The UN committee reacted swiftly to the lawyers’ demands and during the past 7 months requested the Spanish government in those seven cases to take interim measures.

Under international law, respect for interim measures is essential for the protection of human rights.

Existing international law and jurisprudence affirm that any state party’s non-compliance with a request for interim measures constitutes a breach of its legal obligations under international law.

Respecting international law

The binding nature of interim measures has been reaffirmed by the human rights committee in its general comment 33 on the individual complaints procedure.

However, the Spanish government has ignored these requests and failed to comply with any of the requested interim measures. The Spanish government is thus in violation of the international obligation it has voluntarily undertaken - more significantly, the lives and well-being of dozens of highly vulnerable children are at risk.

The UN Convention on the Rights of the Child obliges states to consider the best interests of the child as a primary consideration above any other. However, the Spanish authorities claim that the individuals in these cases are not children but adults.

Yet, in the event of any remaining uncertainty, international law affirms that states must accord the individual the benefit of the doubt and treat him or her as a child - until effectively proven otherwise.

Moreover, the Spanish supreme court has already expressed concern about the age-assessment procedure used by the Spanish authorities, in more than 10 judgments, as did the Spanish ombudsman and the United Nations high commissioner for human rights.

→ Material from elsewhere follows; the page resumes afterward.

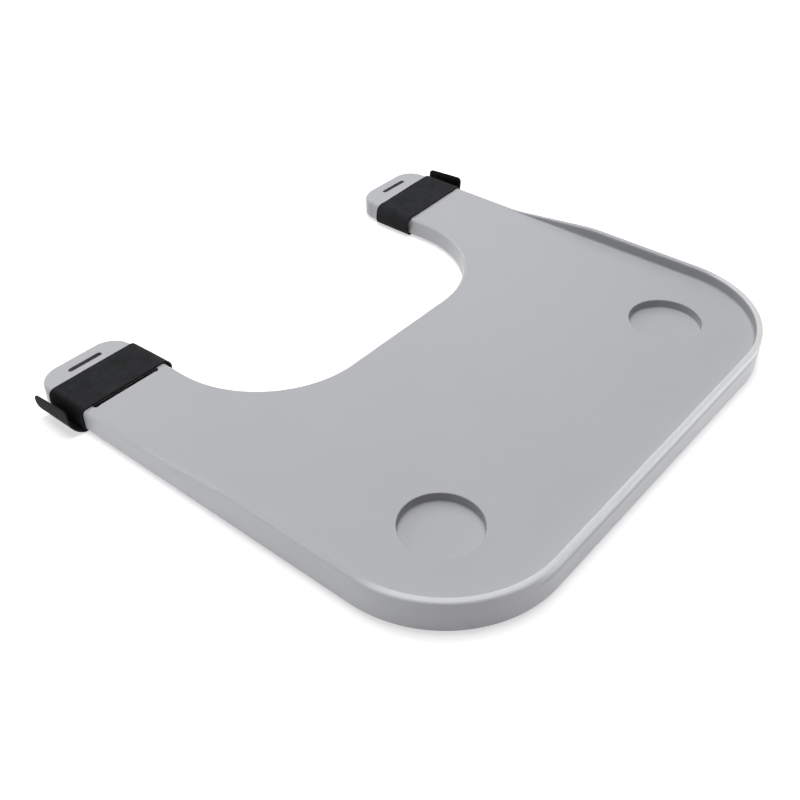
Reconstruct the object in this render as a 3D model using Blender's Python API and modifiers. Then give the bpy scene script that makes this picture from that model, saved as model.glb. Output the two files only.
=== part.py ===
"""Wheelchair tray with two hook-and-loop arm straps.

Metres, +Z up. The straight front edge is at -Y and the two arms run towards +Y. The origin is at
the middle of the whole object's footprint, level with the underside of the straps.

The tray is one plastic moulding with an open underside. Its edge is a loft: the section starts as
a raised, round-topped rim along the front and sides, runs down a long ramp, and ends as a plain
rounded edge round the arms and the waist cut-out. Each strap wraps once round its arm, laps itself
under the arm and ends in a free pull tab that stands up outside the arm.
"""

import math

import bmesh
import bpy
from mathutils import Matrix, Vector

# Tray outline, seen from above
TRAY_WIDTH = 0.582
TRAY_DEPTH = 0.532
DECK_DEPTH = 0.308
FRONT_CORNER_RADIUS = 0.1183
WAIST_RADIUS = 0.1165
ARM_WIDTH = 0.101
ARM_END_RADIUS = 0.026

# Tray walls
SKIRT_HEIGHT = 0.021
SKIRT_WALL = 0.0032
DECK_SKIN = 0.0032
EDGE_RADIUS = 0.0043
FOOT_ROUND = 0.0006

# Raised rim, measured up from the deck
RIM_RISE = 0.0128
RIM_THICKNESS = 0.0063
RIM_FOOT_FILLET = 0.002
BEAD_PROUD = 0.0005
BEAD_START = 0.0045
BEAD_BLEND = 0.0021

# Ramp at the back end of each side rim; its foot is placed from the arm's end
RAMP_SETBACK = 0.158
RAMP_LENGTH = 0.134
RAMP_ROUNDING_SHARE = 0.2

# Cup recesses
CUP_DIAMETER = 0.075
CUP_DEPTH = 0.0095
CUP_SPACING = 0.384
CUP_SETBACK = 0.1037
CUP_LIP_ROUND = 0.001
CUP_FLOOR_FILLET = 0.0025
CUP_WALL = 0.0032

# Slots through each arm, placed from the arm's end
SLOT_WIDTH = 0.004
END_SLOT_LENGTH = 0.0395
END_SLOT_SETBACK = 0.0174
LONG_SLOT_LENGTH = 0.078
LONG_SLOT_SETBACK = 0.081
LONG_SLOT_END_SWELL = 0.0007

# Shallow stiffening ribs under the deck
RIB_THICKNESS = 0.0024
RIB_DEPTH = 0.0035
GUIDE_RIB_INSET = 0.004
RIBS_PER_SIDE = 3
CROSS_RIBS = 4

# Strap webbing, and how it lies on the arm
STRAP_WIDTH = 0.0495
STRAP_THICKNESS = 0.0016
STRAP_TAIL = 0.0585
STRAP_RUN = 0.04
FIT_GAP = 0.0003
TOP_TURN_SHARE = 0.9
LOWER_TURN_SHARE = 1.9

# Free pull tab of a strap
TAB_LEAVE_DEGREES = 20
TAB_BEND_RADIUS = 0.0211
TAB_CORNER_RADIUS = 0.005

# Hook tape on the inner face of a tab
HOOK_THICKNESS = 0.0009
HOOK_INSET = 0.002
HOOK_START = 0.006

# One length that carries a cutter clear past the face it cuts
OVERRUN = 0.005

# How finely each round form is divided
FRONT_CORNER_STEPS = 20
WAIST_STEPS = 20
ARM_END_STEPS = 8
RAMP_STEPS = 14
BULLNOSE_STEPS = 8
BEAD_STEPS = 3
FILLET_STEPS = 3
CUP_STEPS = 40
SLOT_END_STEPS = 8
STRAP_TURN_STEPS = 6
TAB_STEPS = 10
TAB_CORNER_STEPS = 4

# Places worked out from the sizes above
MERGE_DISTANCE = 0.0001
HALF_WIDTH = TRAY_WIDTH / 2
SKIRT_X = HALF_WIDTH - BEAD_PROUD
CUT_OUT_X = HALF_WIDTH - ARM_WIDTH
ARM_X = (SKIRT_X + CUT_OUT_X) / 2
FRONT_Y = BEAD_PROUD - TRAY_DEPTH / 2
ARM_END_Y = TRAY_DEPTH / 2
WAIST_Y = DECK_DEPTH - TRAY_DEPTH / 2
WAIST_CORNER = min(WAIST_RADIUS, TRAY_DEPTH - DECK_DEPTH - STRAP_WIDTH - STRAP_RUN)
RAMP_LOW_Y = TRAY_DEPTH / 2 - RAMP_SETBACK
CUP_Y = CUP_SETBACK - TRAY_DEPTH / 2
LAYER_STEP = STRAP_THICKNESS + FIT_GAP
FOOT_Z = 2 * LAYER_STEP
DECK_Z = FOOT_Z + SKIRT_HEIGHT
SKIN_Z = DECK_Z - DECK_SKIN
STRAP_LAY = FIT_GAP + STRAP_THICKNESS / 2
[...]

Last month, six civil society organisations in Spain (Amnesty International, Fundacion Raices, the General Council of Spanish Lawyers, the Jesuit Mission for Migrants, Noves Vies and Save the Children) called on the Spanish Government to immediately implement the committee’s request for interim measures in each case.

The ICJ is training lawyers in seven EU countries, including Spain, and supporting them in bringing their cases to international human rights mechanisms, such as the UN committee on the rights of the child, when no effective remedy is available domestically.

The Spanish government is failing these children and is failing to respect its international law obligations.

Respecting one's international obligations and ensuring that no harm is caused to children in violation of their rights should be high priorities for any states that are parties to the UN Convention on the Rights of the Child.

The Spanish government should live up to its obligations, and immediately implement the committee on the rights of the child’s request for interim measures in these cases.

The International Commission of Jurists (ICJ) is composed of 60 eminent judges and lawyers from all regions of the world and promotes and protects human rights through the rule of law, by using its unique legal expertise to develop and strengthen national and international justice systems.